Having interviewed hundreds of people in my career, I think I’m a very good judge of people.  I was on the interview team for TAC, and everyone we hired was a successful engineer.  Every TME I’ve hired as a manager has been top notch.  That said, it’s tricky to assess someone in such a short amount of time. As the interviewee, you need to remember that you only have an hour or so to convince this person you are any good, and one misplaced comment could torpedo you unfairly.

I remember when I interviewed for the TME job here at Cisco.  I did really well, and had one final interview with the SVP at the time.  He was very personable, and I felt at ease with him.  He asked me for my proudest accomplishment in my career.  I mentioned how I had hated TAC when I started, but I managed to persevere and left TAC well respected and successful.  He looked at my quizzically.  I realized it was a stupid answer.  I was interviewing for a director-level position.  He wanted to hear some initiative and drive, not that I stuck it out at a crappy job.  I should have told him about how I started the Juniper on Juniper project, for example.  Luckily I got through but that one answer gave him an impression that took me down a bit.

When you are interviewing, you really need to think about the impression you create.  You need empathy.  You need to feel how your interviewer feels, or at least be self-aware enough to know the impression you are creating.  That’s because this is a subjective process.

I remember a couple of years back I was interviewing a candidate for an open position.I asked him why he was interested in the job.

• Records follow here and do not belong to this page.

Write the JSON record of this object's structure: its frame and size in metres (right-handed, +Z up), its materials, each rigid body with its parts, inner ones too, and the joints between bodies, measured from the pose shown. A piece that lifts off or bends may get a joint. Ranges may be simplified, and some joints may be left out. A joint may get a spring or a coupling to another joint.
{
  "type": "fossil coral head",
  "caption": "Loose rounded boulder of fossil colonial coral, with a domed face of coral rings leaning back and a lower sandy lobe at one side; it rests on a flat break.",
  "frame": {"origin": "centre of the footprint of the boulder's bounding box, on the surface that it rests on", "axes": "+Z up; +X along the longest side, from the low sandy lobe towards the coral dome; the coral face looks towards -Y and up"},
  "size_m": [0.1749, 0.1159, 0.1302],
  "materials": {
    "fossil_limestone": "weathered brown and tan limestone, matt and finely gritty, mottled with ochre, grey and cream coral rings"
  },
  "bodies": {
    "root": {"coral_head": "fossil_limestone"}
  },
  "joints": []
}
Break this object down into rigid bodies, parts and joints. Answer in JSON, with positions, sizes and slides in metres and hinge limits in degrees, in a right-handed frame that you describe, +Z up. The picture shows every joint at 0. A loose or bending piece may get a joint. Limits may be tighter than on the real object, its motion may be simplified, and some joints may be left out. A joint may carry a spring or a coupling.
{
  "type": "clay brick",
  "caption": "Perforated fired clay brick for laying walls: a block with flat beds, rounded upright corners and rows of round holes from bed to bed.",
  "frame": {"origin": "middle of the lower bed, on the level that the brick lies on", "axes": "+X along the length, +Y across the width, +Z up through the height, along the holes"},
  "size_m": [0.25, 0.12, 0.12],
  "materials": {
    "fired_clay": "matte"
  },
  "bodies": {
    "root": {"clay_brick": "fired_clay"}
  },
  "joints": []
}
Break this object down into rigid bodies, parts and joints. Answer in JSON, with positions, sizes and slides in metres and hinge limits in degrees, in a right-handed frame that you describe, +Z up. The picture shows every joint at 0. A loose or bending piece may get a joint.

The candidate proceeded to give me a depressing account of how bad things were in his current job.”It’s miserable here,” he said.  “Nobody’s going anywhere in his job.  I don’t like the team they’re not motivated.”  And so forth.  He claimed he had programming capabilities and so I asked him what his favorite programming language.”I hate them all,” he said. I actually think that he was technically fairly competent but in my opinion working with this guy would’ve been such a downer that I didn’t hire him.